Objective: Below is a listing; copy all of it exactly.

Data for this task:
(begin)

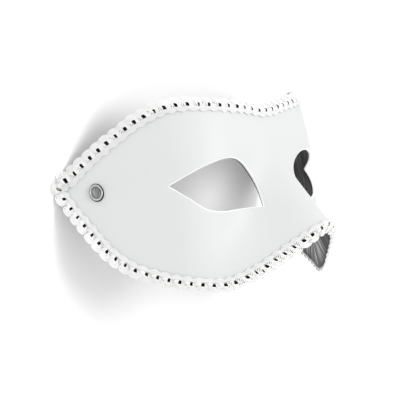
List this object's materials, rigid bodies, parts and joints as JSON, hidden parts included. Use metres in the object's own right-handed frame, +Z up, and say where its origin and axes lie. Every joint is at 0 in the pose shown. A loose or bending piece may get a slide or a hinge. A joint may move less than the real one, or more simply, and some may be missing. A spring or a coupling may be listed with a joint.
{
  "type": "leather half mask",
  "caption": "Moulded leather half mask for the eyes and nose, lined at the back, edged with scalloped gimp braid, with a cap rivet at each temple where a tie is fixed.",
  "frame": {"origin": "on the floor plane, below the middle of the mask's bounding box, under the bridge of the nose", "axes": "the mask lies face up on its two temple tips: +Z points up and out of the face, +Y to the forehead edge, +X to the wearer's left temple"},
  "size_m": [0.1664, 0.0892, 0.104],
  "materials": {
    "white_leather": "smooth white finished leather with a fine grain and a dull sheen",
    "dark_lining": "dark grey satin-weave lining, soft sheen",
    "white_braid": "white rayon gimp braid, matt with a slight thread sheen",
    "nickel": "nickel-plated, brushed middle and polished rolled rim"
  },
  "bodies": {
    "root": {"face_shell": "white_leather", "lining": "dark_lining", "braid_trim": "white_braid", "rivet_left": "nickel", "rivet_right": "nickel"}
  },
  "joints": []
}
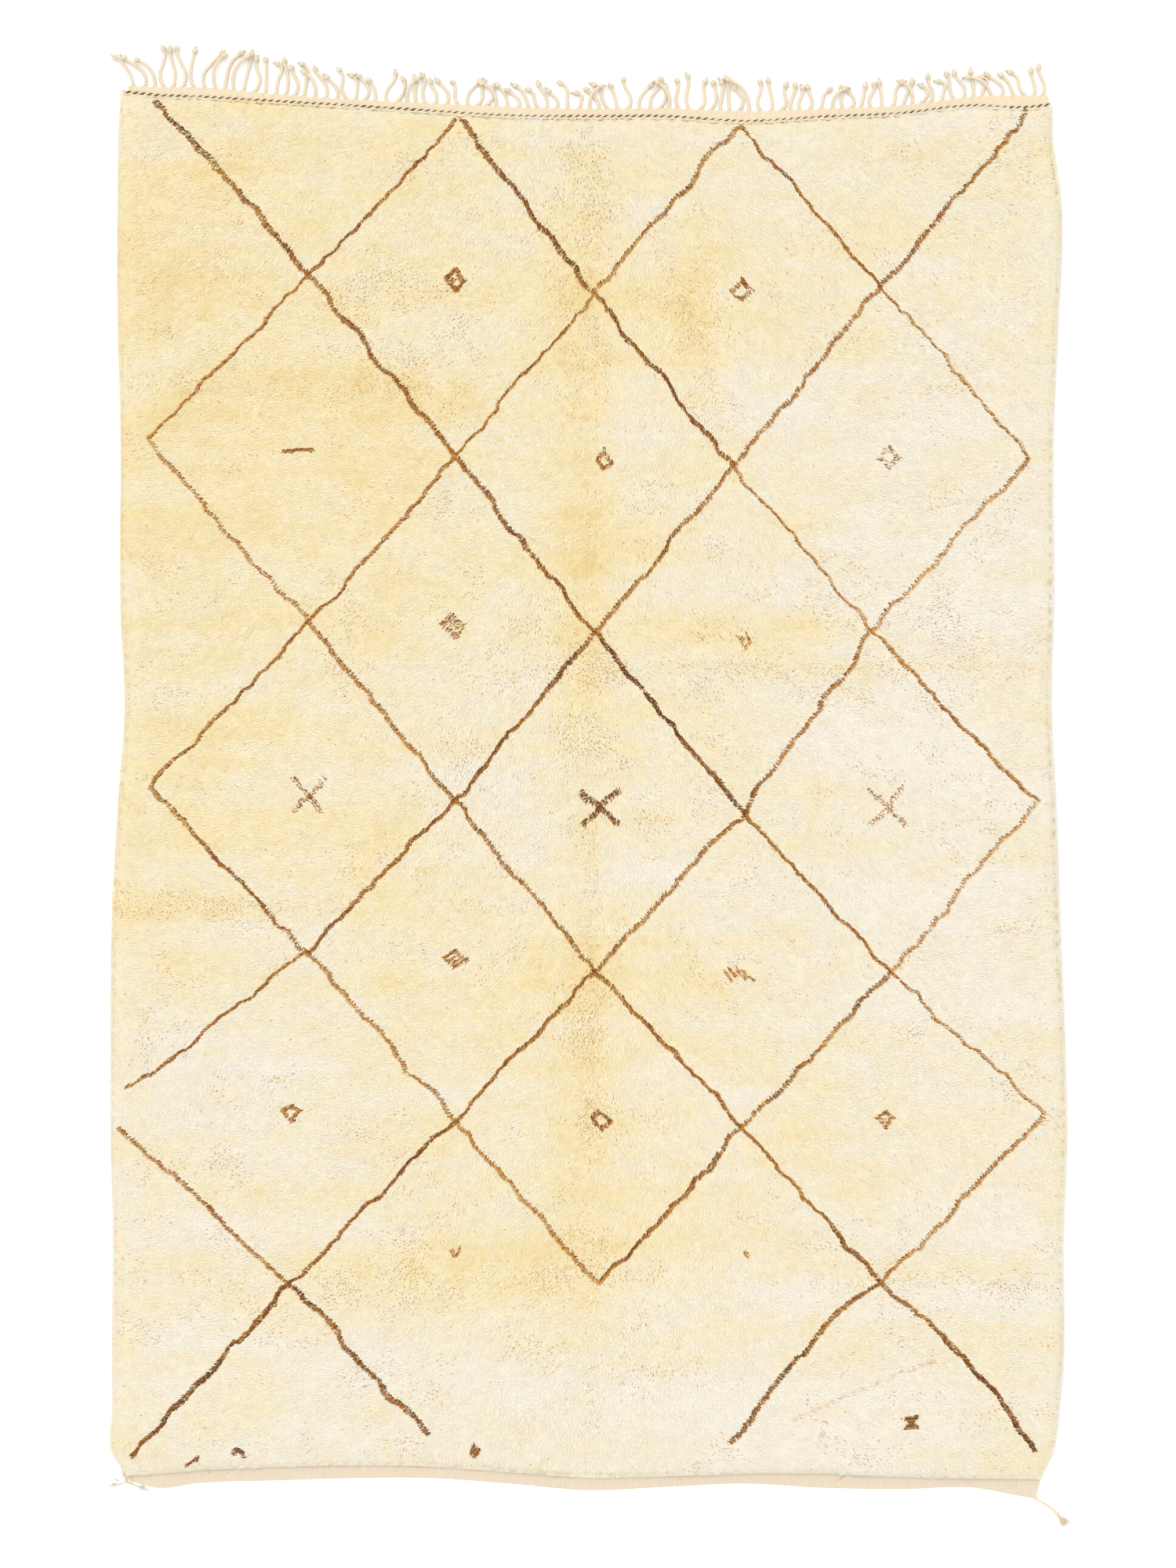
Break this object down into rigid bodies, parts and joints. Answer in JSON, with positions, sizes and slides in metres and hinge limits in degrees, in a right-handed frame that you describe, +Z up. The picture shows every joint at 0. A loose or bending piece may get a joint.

(end)

Completed task:
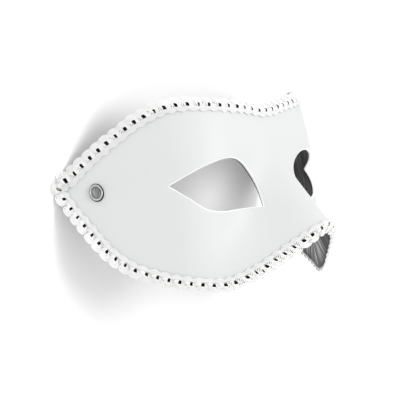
List this object's materials, rigid bodies, parts and joints as JSON, hidden parts included. Use metres in the object's own right-handed frame, +Z up, and say where its origin and axes lie. Every joint is at 0 in the pose shown. A loose or bending piece may get a slide or a hinge. A joint may move less than the real one, or more simply, and some may be missing. A spring or a coupling may be listed with a joint.
{
  "type": "leather half mask",
  "caption": "Moulded leather half mask for the eyes and nose, lined at the back, edged with scalloped gimp braid, with a cap rivet at each temple where a tie is fixed.",
  "frame": {"origin": "on the floor plane, below the middle of the mask's bounding box, under the bridge of the nose", "axes": "the mask lies face up on its two temple tips: +Z points up and out of the face, +Y to the forehead edge, +X to the wearer's left temple"},
  "size_m": [0.1664, 0.0892, 0.104],
  "materials": {
    "white_leather": "smooth white finished leather with a fine grain and a dull sheen",
    "dark_lining": "dark grey satin-weave lining, soft sheen",
    "white_braid": "white rayon gimp braid, matt with a slight thread sheen",
    "nickel": "nickel-plated, brushed middle and polished rolled rim"
  },
  "bodies": {
    "root": {"face_shell": "white_leather", "lining": "dark_lining", "braid_trim": "white_braid", "rivet_left": "nickel", "rivet_right": "nickel"}
  },
  "joints": []
}
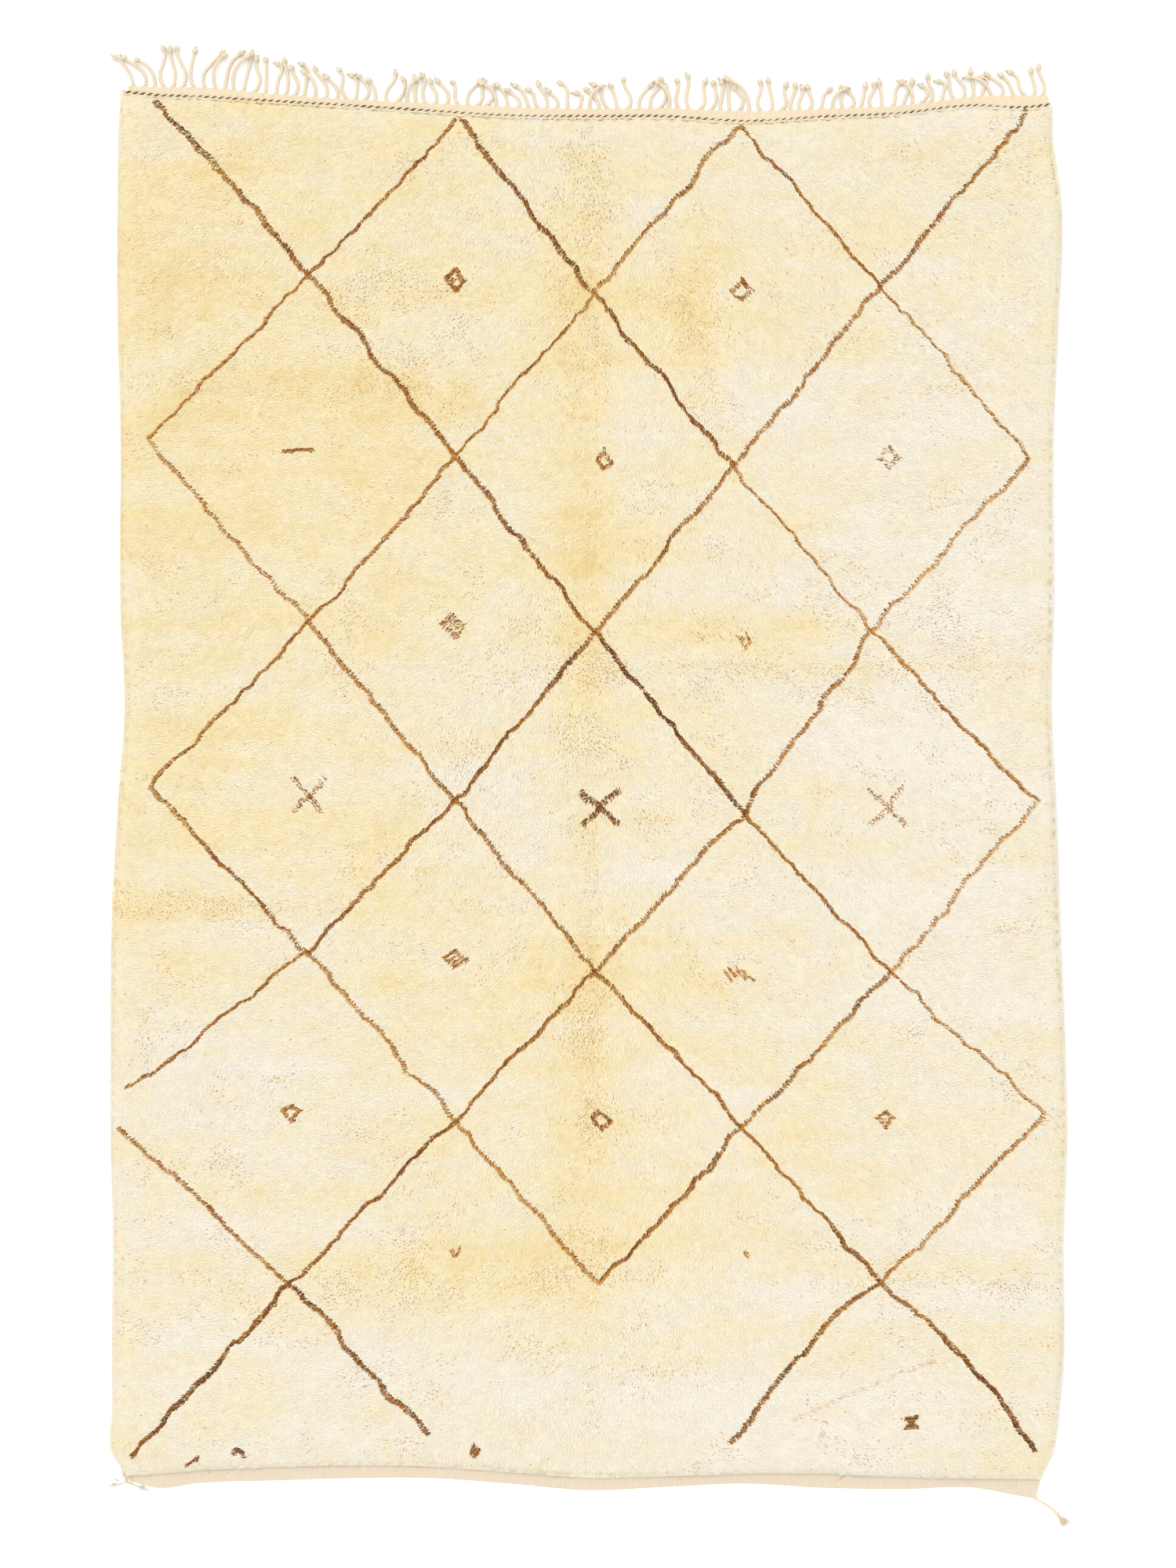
Break this object down into rigid bodies, parts and joints. Answer in JSON, with positions, sizes and slides in metres and hinge limits in degrees, in a right-handed frame that you describe, +Z up. The picture shows every joint at 0. A loose or bending piece may get a joint.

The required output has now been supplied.